- [What the exercise asks] Begin with the line containing "Write part 2" and end with the line containing "Principled material under"; set down that block verbatim and nothing else.

- [Supplied entries]

********

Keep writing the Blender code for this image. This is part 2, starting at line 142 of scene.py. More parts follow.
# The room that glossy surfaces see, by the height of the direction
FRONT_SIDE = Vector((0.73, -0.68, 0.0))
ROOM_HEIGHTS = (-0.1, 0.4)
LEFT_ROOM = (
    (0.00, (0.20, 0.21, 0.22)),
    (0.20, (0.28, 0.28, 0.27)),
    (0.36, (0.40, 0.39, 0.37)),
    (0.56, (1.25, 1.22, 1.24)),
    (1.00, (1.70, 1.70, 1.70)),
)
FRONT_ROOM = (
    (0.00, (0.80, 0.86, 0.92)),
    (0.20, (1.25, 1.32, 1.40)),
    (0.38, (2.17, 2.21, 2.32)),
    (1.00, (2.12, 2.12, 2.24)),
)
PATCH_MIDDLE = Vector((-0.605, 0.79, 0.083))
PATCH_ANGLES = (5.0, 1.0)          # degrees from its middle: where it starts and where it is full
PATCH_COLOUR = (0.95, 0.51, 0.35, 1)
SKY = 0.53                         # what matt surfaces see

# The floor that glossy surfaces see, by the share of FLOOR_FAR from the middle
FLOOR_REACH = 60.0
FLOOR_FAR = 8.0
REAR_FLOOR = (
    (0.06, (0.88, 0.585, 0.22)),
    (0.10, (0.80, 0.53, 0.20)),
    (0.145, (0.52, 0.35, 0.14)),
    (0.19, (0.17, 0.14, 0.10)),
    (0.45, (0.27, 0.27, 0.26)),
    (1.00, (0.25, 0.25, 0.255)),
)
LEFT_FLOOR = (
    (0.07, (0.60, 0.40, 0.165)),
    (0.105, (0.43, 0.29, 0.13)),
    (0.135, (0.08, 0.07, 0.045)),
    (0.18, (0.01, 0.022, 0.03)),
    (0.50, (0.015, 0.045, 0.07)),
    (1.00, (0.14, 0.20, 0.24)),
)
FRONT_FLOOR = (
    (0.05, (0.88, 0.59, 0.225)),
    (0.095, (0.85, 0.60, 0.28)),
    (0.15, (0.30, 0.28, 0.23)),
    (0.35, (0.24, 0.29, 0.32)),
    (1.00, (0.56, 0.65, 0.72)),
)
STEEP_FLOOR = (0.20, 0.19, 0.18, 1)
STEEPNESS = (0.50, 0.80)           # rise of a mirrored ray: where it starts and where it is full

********

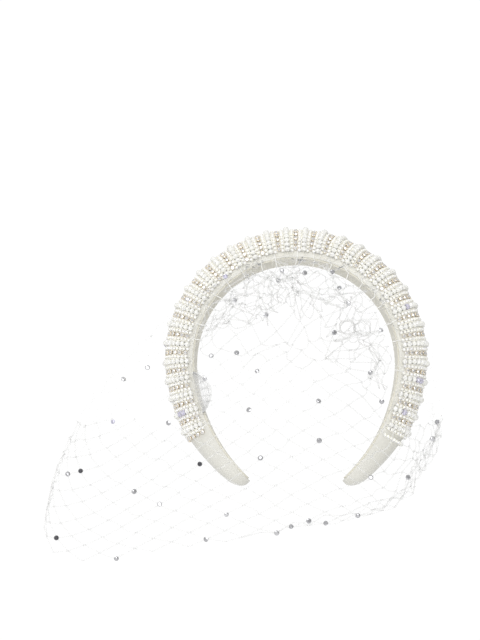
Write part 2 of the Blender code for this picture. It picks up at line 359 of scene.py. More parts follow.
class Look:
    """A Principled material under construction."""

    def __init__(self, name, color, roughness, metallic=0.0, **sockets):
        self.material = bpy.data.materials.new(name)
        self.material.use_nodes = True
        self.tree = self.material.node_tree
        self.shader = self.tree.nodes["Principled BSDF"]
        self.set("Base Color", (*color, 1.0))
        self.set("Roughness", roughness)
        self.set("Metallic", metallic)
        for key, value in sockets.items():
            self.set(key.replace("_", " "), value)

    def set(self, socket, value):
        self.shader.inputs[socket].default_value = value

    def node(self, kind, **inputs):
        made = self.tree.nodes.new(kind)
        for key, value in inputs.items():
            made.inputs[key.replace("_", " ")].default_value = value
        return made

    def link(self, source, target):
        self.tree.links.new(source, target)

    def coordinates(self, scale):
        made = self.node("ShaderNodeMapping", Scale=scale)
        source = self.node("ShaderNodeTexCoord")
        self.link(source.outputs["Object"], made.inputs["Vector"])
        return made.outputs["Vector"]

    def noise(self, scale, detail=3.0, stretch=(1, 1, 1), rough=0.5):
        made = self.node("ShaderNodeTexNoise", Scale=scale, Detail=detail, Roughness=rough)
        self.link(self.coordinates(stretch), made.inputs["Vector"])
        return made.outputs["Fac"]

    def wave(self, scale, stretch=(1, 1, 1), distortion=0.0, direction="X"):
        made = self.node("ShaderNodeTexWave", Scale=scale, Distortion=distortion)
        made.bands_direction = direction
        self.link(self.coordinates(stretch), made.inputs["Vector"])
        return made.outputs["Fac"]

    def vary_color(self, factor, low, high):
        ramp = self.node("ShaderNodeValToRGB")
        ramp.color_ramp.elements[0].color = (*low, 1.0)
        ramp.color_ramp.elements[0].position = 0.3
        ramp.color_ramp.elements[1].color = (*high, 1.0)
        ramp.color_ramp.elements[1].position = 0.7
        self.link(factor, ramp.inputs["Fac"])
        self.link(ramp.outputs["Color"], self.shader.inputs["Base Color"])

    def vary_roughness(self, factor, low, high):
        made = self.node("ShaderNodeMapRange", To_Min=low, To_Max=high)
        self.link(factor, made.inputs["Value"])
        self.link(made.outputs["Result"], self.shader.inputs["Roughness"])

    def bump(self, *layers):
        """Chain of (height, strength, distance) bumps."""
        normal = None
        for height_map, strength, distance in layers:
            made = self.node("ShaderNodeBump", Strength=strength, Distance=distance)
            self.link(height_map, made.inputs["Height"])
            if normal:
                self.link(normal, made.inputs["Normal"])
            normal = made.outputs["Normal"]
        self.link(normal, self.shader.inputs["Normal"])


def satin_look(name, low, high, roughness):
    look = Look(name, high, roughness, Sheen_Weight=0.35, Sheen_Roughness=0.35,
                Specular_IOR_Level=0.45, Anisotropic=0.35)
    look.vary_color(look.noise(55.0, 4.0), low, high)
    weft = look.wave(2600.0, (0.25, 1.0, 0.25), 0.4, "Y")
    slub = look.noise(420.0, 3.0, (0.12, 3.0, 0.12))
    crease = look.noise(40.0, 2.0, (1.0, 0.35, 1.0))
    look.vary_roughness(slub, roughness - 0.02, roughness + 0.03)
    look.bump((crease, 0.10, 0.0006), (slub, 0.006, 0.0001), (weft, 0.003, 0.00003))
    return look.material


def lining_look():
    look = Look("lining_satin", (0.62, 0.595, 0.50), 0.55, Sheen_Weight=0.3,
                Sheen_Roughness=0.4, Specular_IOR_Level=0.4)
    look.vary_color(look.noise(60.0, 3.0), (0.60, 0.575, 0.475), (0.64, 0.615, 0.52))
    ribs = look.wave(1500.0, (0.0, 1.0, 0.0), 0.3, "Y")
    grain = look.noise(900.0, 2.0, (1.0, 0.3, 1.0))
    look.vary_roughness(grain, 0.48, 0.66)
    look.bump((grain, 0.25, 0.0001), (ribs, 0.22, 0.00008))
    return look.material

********

- [Answer]
Write part 2 of the Blender code for this picture. It picks up at line 359 of scene.py. More parts follow.
class Look:
    """A Principled material under construction."""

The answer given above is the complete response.